An extract from an essay by Parham Shahrjerdi
 

 

All poems quoted in this article are by Ali Abdolrezaei and have been translated into English by Abol Froushan.

Obliterature – or obliteration of celebrity

Literature? Letter? The literate, the man of letters? Let’s forget about literature, let’s proceed to unliterature, obliterature, let’s renew the old in favour of a neo-literature. Because this literature is so much politeness (as ‘Adabiat’, the Persian word for literature implies), because so much nicety and etiquette keeps literature pure and orderly? So much reactivity? So much stagnant gratification? Shall we think of the gratification of stasis, of stagnant literature, literary gratification in stagnant waters? No! This literature is finishing. This literature finishes.

The authors of this neat and tidy Iranian literature advance in the service of an order (a moral order, a religious, a political order) of a regime, as their Persian literature retreats further and further backwards.

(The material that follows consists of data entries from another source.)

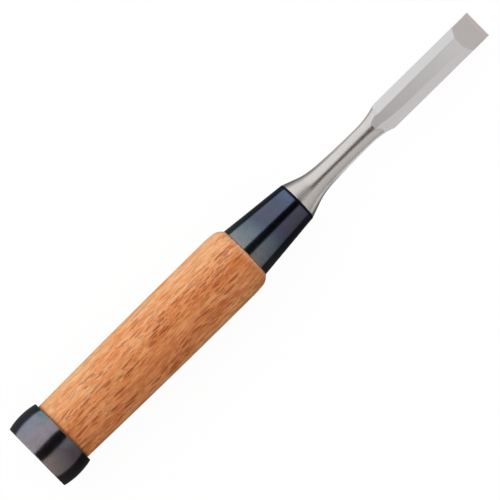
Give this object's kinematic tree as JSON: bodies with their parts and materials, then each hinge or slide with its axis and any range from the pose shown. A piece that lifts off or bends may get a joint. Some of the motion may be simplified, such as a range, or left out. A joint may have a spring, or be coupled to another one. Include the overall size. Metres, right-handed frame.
{
  "type": "striking chisel",
  "caption": "Striking bench chisel: laminated blade with bevelled top and hollow back, round neck and tang, conical steel ferrule, turned oak handle and barrel-shaped steel striking hoop.",
  "frame": {"origin": "centre of the striking face, the flat butt end of the handle inside the hoop, on the handle's axis", "axes": "+X along the handle axis towards the cutting edge, +Z towards the bevel side so that the blade's flat back faces -Z, +Y across the blade"},
  "size_m": [0.2333, 0.0312, 0.0312],
  "materials": {
    "soft_iron": "satin round neck, ground matte blade faces",
    "hard_steel": "finely honed back and edge",
    "blued_ferrule": "blue-black temper finish, semi-gloss",
    "oak": "turned and sanded red oak, thin satin finish",
    "blued_hoop": "blue-black forge finish with purple and teal tints, semi-gloss"
  },
  "bodies": {
    "root": {"blade_body": "soft_iron", "cutting_steel": "hard_steel", "ferrule": "blued_ferrule", "handle": "oak", "hoop": "blued_hoop"}
  },
  "joints": []
}
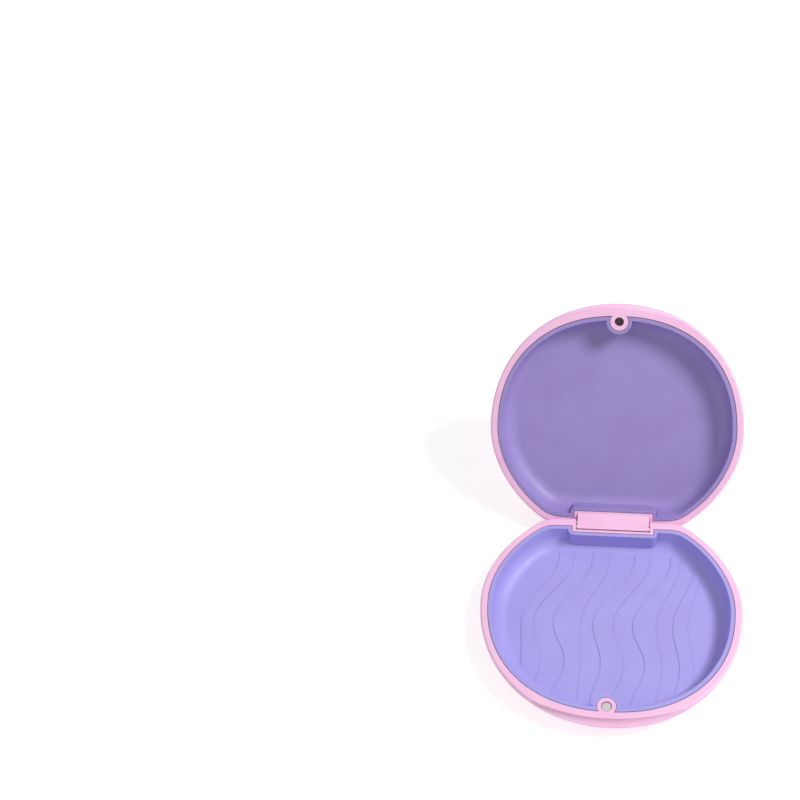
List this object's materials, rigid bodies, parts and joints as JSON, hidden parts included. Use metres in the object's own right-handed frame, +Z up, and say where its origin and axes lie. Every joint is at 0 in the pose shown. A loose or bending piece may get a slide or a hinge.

The Iranian literary regime chases after itself in a protected zone – a literary protectorate. Thus, through abiding by the law, writers of this Iranian literature become law-enforcers. One is not to defect from the protectorate, not to take language beyond its neat and tidy boundaries. So you don’t cross the line – you stagnate.

Order and fear meet at a point: you fear transgression, you fear you are disorderly, you’re afraid to ruin the make-up on this order, you’re afraid of sticking out like a sore thumb, afraid of change, of the unknown, afraid of risk and risking it, afraid of being afraid.

As such, perhaps there never was a ‘literature’, but rather treatises and paginations and illusions. This illusion must be ended.

Language of the world, language of poetry, language of risk

To write is to shake the foundations of the world. Language has built and builds the groundwork of the world. Let us lay a hand in this foundation of the world, let us interrogate the order of things.

Danger begins when the poet stands up and stands against everyday language, the language of communication and conversation, against common usage, i.e. when the poet stands up steadfastly against the colloquial world. The language of poetry isn’t the language of habit, it is not the language of newscasting, it is not reporting, is not didactic, cannot give lessons, is not repetition, is not repeated.

Regimes wish to survive, want to remain, so they follow the popular rule; and do we follow the popular rule?

Think of grammar, in Persian ‘Dasture zabaan’, or literally, ‘the order of the tongue’. Order? A tongue that orders the hand? Who gives the orders? Orders what? Grammar is a moral construct that determines the future of language according to a certain predetermined list of thou shalts and thou shalt nots. But poetry and the poet are there to alienate the order and the language of order, i.e. to estrange themselves from the world, to create a new turn of phrase. For the danger poet, language is not a means, however, but the end and object of work.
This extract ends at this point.